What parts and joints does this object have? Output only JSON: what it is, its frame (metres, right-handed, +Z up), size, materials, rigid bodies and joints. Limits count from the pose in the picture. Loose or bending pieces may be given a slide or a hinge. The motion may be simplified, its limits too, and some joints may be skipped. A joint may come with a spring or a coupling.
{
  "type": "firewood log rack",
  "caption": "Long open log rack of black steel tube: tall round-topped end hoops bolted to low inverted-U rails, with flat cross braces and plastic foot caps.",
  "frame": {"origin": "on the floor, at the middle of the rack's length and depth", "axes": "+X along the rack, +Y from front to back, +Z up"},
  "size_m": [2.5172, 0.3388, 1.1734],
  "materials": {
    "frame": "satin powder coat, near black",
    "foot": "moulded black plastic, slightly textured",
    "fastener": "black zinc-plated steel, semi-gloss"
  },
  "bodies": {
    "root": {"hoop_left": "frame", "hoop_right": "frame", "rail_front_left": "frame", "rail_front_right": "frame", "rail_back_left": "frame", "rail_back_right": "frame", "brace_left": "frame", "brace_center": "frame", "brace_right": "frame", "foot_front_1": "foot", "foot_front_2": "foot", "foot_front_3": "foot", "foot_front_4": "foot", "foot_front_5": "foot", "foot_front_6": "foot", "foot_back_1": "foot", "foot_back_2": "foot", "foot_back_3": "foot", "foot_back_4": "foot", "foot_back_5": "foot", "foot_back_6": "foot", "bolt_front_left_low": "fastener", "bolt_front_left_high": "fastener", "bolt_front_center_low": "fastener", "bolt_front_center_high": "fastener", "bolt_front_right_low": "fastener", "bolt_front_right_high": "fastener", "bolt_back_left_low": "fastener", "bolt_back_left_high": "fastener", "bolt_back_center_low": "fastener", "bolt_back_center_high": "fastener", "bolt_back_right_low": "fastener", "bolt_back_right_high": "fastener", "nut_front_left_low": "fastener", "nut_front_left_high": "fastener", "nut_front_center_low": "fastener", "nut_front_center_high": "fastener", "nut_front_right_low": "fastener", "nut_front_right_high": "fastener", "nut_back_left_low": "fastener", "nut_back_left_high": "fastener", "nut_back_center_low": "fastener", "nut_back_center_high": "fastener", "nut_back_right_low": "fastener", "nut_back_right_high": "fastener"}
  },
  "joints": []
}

==

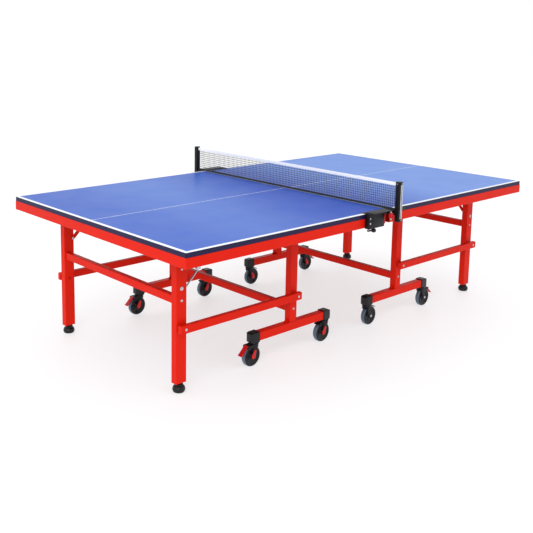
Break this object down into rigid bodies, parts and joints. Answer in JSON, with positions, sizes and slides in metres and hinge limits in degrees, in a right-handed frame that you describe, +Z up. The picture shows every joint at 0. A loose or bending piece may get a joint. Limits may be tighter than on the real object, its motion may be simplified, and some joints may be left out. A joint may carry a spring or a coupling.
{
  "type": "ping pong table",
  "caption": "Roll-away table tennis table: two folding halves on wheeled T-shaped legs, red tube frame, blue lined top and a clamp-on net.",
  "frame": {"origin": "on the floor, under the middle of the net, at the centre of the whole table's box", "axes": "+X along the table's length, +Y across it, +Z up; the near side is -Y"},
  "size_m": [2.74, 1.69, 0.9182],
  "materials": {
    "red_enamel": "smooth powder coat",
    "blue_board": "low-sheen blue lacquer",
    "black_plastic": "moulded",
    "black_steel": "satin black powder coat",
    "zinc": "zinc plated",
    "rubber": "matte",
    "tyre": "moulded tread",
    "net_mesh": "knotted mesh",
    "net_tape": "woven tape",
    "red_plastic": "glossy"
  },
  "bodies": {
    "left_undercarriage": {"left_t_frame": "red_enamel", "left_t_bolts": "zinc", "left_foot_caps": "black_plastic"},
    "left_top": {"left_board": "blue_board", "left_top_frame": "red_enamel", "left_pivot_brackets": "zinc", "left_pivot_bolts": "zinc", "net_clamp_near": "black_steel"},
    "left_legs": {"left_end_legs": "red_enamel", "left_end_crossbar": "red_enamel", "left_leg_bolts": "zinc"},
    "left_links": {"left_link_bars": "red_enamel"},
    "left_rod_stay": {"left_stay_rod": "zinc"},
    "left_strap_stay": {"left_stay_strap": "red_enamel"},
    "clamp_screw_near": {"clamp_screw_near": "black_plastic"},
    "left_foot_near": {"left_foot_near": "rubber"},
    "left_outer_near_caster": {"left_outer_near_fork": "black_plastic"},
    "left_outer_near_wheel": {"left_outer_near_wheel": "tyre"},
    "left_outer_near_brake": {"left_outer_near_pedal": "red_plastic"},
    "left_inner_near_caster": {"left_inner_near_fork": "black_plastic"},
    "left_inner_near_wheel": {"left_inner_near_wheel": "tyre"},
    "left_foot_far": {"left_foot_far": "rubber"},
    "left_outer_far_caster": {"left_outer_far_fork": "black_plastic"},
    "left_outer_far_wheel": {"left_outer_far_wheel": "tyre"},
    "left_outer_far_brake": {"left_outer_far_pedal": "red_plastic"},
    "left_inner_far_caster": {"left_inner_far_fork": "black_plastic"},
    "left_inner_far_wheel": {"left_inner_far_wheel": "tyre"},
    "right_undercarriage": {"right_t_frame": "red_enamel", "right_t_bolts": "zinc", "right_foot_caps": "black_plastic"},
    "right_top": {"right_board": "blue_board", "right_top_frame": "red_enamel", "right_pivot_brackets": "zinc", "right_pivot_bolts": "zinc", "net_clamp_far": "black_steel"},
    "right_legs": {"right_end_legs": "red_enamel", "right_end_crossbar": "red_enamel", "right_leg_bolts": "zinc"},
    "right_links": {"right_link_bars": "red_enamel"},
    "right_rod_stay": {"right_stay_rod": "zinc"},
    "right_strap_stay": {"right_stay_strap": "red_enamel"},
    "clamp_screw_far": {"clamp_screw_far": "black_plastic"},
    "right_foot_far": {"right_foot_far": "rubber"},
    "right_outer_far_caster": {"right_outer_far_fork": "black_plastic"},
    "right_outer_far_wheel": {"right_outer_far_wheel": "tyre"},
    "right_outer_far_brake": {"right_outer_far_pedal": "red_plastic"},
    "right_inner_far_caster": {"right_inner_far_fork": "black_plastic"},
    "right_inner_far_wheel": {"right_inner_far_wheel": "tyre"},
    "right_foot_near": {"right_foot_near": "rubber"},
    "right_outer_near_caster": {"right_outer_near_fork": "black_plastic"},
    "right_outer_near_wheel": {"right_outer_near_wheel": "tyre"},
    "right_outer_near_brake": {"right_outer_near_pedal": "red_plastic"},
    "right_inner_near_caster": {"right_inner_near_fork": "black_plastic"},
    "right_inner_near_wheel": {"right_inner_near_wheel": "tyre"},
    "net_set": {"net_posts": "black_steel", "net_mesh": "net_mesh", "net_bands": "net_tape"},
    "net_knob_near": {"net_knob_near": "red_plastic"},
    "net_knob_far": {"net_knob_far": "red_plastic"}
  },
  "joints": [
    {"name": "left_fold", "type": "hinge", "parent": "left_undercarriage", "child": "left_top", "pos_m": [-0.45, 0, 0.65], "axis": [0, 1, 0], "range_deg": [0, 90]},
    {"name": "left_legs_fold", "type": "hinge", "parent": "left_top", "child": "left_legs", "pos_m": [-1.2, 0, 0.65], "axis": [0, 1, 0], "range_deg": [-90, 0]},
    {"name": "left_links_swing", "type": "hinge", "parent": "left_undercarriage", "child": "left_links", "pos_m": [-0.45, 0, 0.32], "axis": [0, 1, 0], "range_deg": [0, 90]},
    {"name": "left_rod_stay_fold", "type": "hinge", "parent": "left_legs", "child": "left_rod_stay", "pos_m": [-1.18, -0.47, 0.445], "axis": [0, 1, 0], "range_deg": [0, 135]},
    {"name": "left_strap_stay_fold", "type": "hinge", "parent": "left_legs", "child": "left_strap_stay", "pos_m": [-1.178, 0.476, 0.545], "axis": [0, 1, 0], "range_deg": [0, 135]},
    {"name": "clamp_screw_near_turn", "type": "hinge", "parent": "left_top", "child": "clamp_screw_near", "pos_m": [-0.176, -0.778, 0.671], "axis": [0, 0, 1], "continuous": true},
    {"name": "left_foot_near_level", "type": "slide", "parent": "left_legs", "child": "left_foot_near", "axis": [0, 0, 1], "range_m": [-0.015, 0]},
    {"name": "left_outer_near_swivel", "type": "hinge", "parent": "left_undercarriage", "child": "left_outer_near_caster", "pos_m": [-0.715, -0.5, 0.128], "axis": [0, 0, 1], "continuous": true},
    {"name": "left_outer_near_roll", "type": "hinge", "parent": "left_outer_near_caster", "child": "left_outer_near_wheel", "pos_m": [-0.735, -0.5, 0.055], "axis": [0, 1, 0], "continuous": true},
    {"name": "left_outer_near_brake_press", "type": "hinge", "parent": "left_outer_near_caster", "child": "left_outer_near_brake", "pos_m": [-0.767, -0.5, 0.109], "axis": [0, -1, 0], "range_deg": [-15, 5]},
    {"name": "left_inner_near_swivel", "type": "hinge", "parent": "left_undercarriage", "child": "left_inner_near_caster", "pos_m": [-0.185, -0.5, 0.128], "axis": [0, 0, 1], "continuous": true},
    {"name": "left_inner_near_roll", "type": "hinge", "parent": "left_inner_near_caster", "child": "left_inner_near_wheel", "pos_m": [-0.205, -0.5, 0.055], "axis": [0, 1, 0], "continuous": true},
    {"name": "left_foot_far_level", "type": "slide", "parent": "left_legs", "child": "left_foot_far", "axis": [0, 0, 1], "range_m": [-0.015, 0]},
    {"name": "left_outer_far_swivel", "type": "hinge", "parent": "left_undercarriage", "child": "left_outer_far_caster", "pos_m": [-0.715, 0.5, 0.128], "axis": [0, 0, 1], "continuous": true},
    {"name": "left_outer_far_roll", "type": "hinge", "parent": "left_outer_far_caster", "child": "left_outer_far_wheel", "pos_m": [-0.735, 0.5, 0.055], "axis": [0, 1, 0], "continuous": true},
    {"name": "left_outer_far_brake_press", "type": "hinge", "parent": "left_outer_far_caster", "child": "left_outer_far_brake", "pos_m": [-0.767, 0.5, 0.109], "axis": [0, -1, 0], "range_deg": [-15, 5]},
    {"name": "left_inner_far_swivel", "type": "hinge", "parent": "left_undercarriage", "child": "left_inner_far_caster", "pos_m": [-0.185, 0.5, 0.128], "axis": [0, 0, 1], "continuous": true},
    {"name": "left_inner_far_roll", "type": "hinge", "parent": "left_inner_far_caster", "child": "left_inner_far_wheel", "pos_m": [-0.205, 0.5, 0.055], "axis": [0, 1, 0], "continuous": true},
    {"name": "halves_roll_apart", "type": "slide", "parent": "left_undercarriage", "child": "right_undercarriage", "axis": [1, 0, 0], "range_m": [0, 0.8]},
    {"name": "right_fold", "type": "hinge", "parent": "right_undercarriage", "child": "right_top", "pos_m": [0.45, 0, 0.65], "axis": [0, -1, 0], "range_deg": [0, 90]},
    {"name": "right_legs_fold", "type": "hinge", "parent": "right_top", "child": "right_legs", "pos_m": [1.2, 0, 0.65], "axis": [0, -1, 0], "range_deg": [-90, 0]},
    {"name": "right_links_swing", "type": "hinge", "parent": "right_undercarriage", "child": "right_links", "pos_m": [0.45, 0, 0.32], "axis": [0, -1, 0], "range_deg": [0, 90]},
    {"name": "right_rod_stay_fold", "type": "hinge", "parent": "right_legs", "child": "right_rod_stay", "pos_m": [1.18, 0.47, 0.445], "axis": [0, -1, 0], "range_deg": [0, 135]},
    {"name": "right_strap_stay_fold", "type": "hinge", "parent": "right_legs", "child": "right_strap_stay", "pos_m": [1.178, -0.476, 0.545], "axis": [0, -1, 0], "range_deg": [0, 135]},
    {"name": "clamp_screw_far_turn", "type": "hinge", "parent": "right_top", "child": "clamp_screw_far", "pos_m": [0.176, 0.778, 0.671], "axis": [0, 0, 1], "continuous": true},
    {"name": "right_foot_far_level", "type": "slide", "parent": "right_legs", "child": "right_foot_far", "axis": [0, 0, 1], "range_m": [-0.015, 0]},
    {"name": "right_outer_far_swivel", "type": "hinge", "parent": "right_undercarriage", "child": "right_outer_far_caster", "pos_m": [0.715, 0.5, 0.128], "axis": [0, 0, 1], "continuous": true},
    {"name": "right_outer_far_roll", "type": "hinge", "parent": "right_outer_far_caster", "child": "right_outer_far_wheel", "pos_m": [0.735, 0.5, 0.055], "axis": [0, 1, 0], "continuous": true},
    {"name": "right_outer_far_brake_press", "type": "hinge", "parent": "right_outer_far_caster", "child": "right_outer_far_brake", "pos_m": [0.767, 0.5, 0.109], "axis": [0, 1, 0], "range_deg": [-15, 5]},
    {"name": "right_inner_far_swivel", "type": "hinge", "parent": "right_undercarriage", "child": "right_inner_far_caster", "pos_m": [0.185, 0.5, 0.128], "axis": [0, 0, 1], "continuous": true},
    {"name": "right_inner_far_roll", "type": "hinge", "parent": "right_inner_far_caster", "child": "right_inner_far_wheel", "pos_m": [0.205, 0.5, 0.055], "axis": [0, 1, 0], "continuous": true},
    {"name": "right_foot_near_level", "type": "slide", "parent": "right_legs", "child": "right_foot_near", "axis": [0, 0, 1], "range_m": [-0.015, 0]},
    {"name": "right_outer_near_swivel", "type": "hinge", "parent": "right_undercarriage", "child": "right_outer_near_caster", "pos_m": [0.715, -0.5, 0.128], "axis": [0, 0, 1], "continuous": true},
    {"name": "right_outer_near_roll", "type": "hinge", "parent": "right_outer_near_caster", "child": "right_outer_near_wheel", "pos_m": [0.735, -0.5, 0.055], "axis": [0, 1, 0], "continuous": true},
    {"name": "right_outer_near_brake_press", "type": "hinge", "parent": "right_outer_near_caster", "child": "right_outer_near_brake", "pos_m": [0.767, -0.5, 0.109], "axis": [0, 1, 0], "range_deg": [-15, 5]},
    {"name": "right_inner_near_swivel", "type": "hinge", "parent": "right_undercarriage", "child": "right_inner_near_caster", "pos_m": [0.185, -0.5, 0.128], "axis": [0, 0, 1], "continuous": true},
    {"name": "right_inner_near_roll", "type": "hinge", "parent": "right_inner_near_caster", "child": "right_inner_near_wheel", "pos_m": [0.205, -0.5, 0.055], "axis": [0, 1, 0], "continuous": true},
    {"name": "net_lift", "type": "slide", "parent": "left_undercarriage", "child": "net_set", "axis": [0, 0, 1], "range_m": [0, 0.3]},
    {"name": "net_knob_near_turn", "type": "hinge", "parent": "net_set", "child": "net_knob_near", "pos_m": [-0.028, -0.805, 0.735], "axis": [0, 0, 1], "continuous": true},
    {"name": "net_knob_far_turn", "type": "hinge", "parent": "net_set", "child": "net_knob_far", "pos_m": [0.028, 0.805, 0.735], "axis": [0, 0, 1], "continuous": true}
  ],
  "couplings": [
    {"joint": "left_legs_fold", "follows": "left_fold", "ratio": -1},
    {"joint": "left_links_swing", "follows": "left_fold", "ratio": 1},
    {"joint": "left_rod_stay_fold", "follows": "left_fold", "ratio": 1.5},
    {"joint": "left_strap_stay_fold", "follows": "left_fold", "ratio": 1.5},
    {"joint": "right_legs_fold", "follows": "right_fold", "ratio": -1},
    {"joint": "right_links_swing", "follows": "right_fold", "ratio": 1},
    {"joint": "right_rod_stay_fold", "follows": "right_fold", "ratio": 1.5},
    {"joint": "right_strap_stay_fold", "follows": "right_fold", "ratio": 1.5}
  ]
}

## Goal
Pick out and copy every line that contains the word "from".

## Written solution
What parts and joints does this object have? Output only JSON: what it is, its frame (metres, right-handed, +Z up), size, materials, rigid bodies and joints. Limits count from the pose in the picture. Loose or bending pieces may be given a slide or a hinge. The motion may be simplified, its limits too, and some joints may be skipped. A joint may come with a spring or a coupling.
  "frame": {"origin": "on the floor, at the middle of the rack's length and depth", "axes": "+X along the rack, +Y from front to back, +Z up"},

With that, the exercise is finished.